Exercise prompt: Return, word for word, every line that follows.

Material:

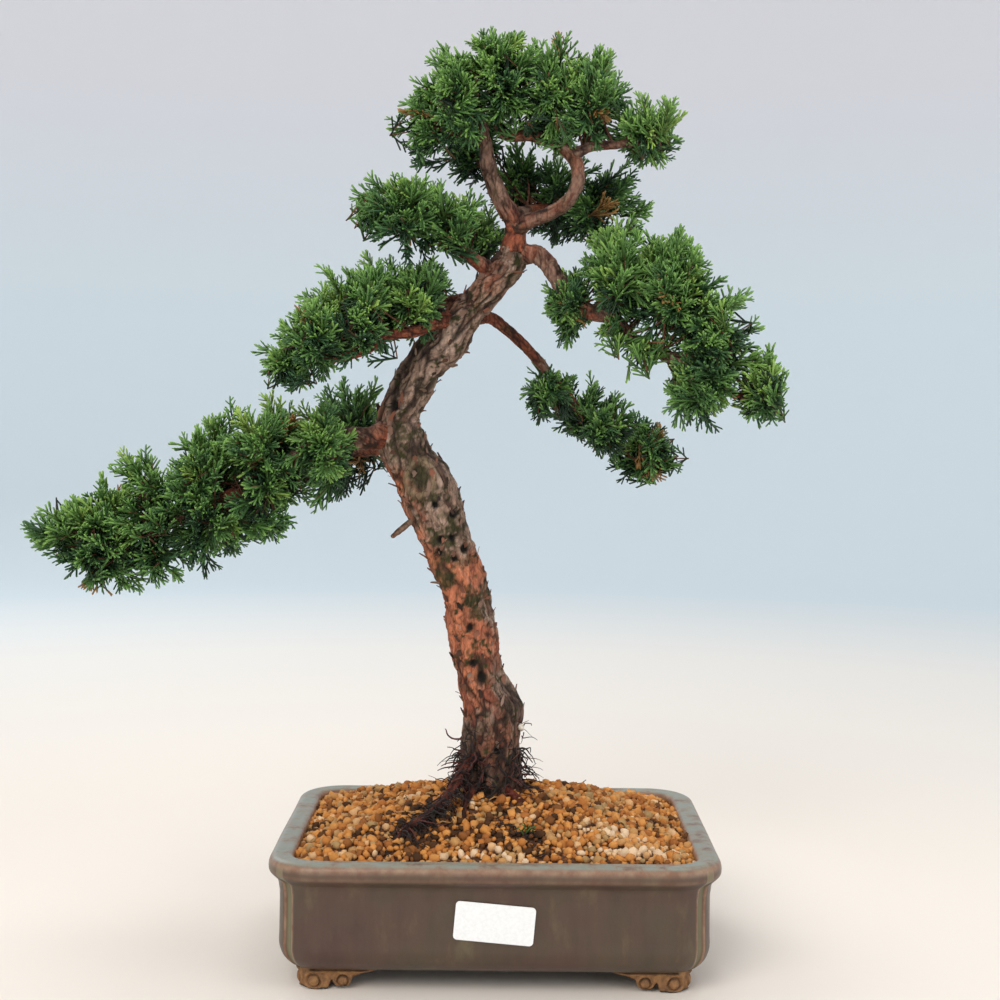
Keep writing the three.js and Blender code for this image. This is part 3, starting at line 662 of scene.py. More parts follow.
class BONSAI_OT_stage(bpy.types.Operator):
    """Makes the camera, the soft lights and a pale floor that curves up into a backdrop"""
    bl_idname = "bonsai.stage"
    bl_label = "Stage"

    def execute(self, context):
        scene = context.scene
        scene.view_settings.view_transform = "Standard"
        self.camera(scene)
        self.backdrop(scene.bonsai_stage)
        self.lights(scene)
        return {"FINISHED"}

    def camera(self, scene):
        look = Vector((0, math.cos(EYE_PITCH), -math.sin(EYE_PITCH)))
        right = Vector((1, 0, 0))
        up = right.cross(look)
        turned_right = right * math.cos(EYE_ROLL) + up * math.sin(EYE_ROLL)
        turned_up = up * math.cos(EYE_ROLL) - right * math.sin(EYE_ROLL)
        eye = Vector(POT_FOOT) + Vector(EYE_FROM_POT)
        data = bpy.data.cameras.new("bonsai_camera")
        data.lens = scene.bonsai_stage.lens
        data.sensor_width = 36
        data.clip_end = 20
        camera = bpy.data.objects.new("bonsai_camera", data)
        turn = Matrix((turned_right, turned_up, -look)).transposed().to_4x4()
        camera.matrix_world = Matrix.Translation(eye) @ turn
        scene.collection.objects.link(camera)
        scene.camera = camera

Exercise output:
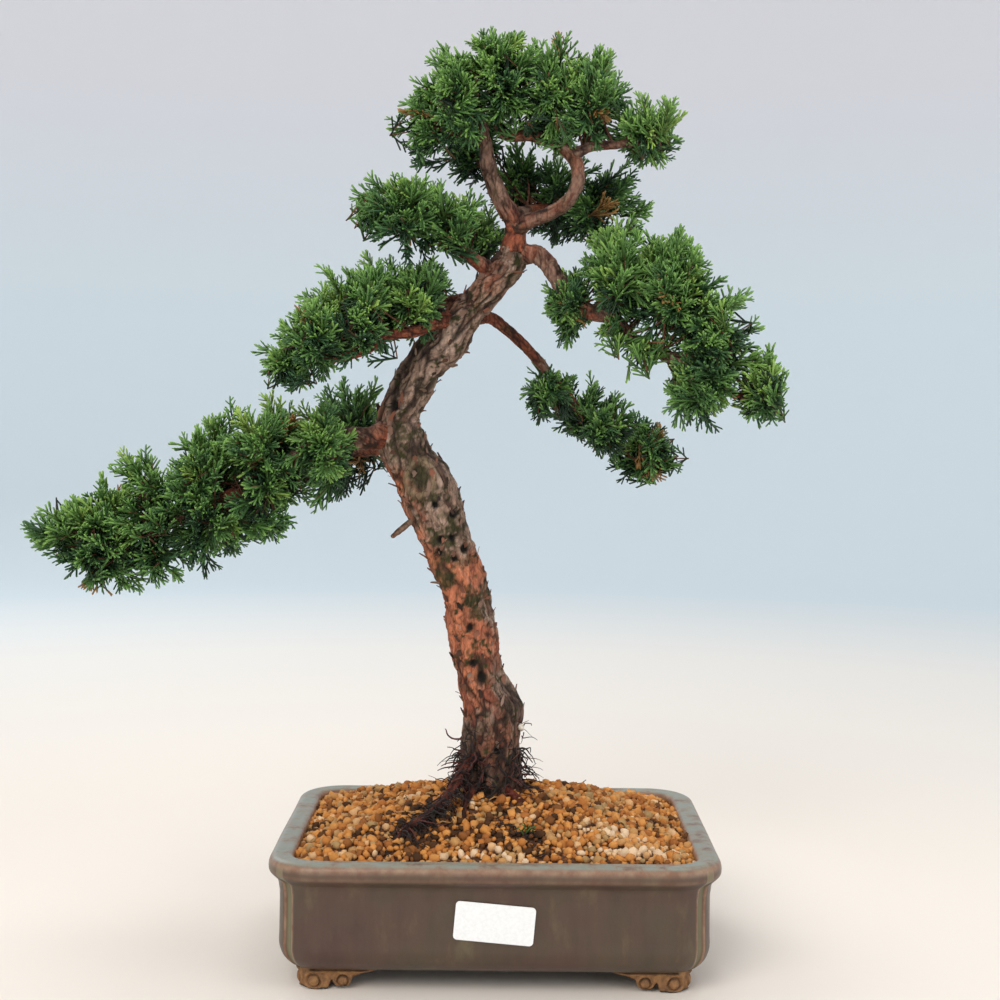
Keep writing the three.js and Blender code for this image. This is part 3, starting at line 662 of scene.py. More parts follow.
class BONSAI_OT_stage(bpy.types.Operator):
    """Makes the camera, the soft lights and a pale floor that curves up into a backdrop"""
    bl_idname = "bonsai.stage"
    bl_label = "Stage"

    def execute(self, context):
        scene = context.scene
        scene.view_settings.view_transform = "Standard"
        self.camera(scene)
        self.backdrop(scene.bonsai_stage)
        self.lights(scene)
        return {"FINISHED"}

    def camera(self, scene):
        look = Vector((0, math.cos(EYE_PITCH), -math.sin(EYE_PITCH)))
        right = Vector((1, 0, 0))
        up = right.cross(look)
        turned_right = right * math.cos(EYE_ROLL) + up * math.sin(EYE_ROLL)
        turned_up = up * math.cos(EYE_ROLL) - right * math.sin(EYE_ROLL)
        eye = Vector(POT_FOOT) + Vector(EYE_FROM_POT)
        data = bpy.data.cameras.new("bonsai_camera")
        data.lens = scene.bonsai_stage.lens
        data.sensor_width = 36
        data.clip_end = 20
        camera = bpy.data.objects.new("bonsai_camera", data)
        turn = Matrix((turned_right, turned_up, -look)).transposed().to_4x4()
        camera.matrix_world = Matrix.Translation(eye) @ turn
        scene.collection.objects.link(camera)
        scene.camera = camera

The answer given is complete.